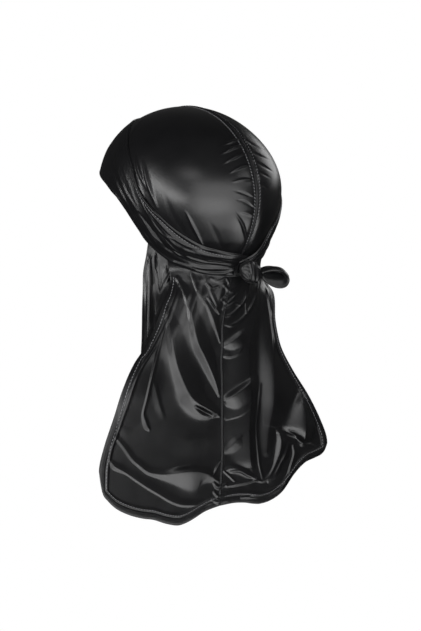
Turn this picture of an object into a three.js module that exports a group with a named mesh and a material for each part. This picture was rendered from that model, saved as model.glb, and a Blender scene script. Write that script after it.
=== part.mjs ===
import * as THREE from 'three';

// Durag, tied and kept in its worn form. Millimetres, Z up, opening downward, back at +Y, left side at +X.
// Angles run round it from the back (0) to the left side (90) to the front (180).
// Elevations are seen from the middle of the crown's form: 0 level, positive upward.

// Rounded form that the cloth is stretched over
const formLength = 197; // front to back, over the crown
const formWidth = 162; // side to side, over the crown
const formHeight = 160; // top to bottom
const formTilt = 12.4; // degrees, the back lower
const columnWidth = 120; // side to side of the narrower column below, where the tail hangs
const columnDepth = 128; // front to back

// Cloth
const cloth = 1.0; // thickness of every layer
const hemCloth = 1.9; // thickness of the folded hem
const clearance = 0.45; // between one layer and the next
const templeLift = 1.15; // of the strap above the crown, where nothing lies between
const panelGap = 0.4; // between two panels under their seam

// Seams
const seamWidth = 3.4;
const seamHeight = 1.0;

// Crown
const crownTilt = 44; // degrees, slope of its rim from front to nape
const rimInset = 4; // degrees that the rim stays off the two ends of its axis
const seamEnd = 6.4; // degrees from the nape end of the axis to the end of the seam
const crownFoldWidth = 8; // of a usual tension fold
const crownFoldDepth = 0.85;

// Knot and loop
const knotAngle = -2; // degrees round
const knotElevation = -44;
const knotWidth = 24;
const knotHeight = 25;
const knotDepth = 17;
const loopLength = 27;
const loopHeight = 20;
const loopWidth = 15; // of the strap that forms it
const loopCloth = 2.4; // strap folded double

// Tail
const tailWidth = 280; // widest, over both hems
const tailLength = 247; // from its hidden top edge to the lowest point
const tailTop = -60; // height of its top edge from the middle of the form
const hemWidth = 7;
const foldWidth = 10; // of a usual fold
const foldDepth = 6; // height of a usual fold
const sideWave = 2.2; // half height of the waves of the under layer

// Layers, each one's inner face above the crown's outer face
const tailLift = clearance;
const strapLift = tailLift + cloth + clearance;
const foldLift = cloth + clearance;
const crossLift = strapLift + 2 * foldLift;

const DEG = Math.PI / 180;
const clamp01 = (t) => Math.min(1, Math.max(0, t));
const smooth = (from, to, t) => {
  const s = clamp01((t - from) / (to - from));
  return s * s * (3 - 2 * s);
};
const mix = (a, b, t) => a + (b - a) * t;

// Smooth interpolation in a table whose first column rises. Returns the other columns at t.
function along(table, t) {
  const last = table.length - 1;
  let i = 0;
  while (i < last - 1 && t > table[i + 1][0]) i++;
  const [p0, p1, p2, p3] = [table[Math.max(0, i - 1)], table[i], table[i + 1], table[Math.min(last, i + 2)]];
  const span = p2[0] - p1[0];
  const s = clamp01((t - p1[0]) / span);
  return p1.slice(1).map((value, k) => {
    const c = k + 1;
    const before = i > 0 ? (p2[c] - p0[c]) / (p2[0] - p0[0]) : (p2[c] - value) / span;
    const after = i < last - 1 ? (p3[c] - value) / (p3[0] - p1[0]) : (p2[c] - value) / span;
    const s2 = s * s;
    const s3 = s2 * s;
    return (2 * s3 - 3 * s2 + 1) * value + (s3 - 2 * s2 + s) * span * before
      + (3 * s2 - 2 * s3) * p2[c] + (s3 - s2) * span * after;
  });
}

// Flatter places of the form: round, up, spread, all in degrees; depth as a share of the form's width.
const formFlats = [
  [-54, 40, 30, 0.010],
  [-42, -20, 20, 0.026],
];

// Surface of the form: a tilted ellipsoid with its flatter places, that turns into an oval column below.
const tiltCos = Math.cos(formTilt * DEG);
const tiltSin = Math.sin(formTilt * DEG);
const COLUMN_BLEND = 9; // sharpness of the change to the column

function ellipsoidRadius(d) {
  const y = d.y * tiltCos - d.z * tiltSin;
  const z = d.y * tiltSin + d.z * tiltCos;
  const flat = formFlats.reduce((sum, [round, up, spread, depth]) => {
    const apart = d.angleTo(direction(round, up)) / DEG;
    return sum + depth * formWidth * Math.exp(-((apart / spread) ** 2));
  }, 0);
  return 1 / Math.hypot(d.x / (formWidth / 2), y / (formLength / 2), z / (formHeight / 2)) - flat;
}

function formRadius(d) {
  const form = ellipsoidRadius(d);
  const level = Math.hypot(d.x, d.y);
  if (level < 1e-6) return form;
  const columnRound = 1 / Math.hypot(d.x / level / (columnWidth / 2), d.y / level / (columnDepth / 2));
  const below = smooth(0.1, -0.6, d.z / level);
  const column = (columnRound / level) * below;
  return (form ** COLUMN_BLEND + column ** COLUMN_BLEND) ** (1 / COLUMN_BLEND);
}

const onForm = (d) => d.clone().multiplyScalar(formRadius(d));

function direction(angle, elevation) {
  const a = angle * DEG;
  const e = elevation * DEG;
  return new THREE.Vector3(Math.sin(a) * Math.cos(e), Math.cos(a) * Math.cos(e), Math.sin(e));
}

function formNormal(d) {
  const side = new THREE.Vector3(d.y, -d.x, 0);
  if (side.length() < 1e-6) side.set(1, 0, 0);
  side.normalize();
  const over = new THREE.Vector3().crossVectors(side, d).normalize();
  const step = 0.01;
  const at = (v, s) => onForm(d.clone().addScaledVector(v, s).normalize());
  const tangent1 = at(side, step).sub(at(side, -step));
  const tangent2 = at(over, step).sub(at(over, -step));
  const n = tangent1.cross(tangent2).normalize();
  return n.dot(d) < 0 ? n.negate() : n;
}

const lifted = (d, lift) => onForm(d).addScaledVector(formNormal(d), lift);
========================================
- What you are asked to do: In the listing above, please print only the lines from the first one to the line where "level, positive upward." appears, exactly as written, both of those lines included.

- Exercise response:
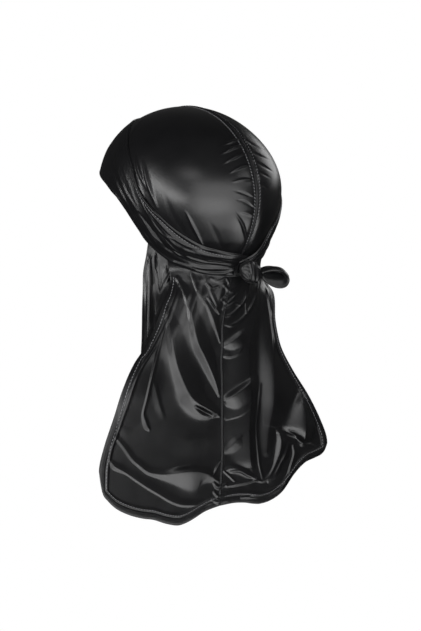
Turn this picture of an object into a three.js module that exports a group with a named mesh and a material for each part. This picture was rendered from that model, saved as model.glb, and a Blender scene script. Write that script after it.
=== part.mjs ===
import * as THREE from 'three';

// Durag, tied and kept in its worn form. Millimetres, Z up, opening downward, back at +Y, left side at +X.
// Angles run round it from the back (0) to the left side (90) to the front (180).
// Elevations are seen from the middle of the crown's form: 0 level, positive upward.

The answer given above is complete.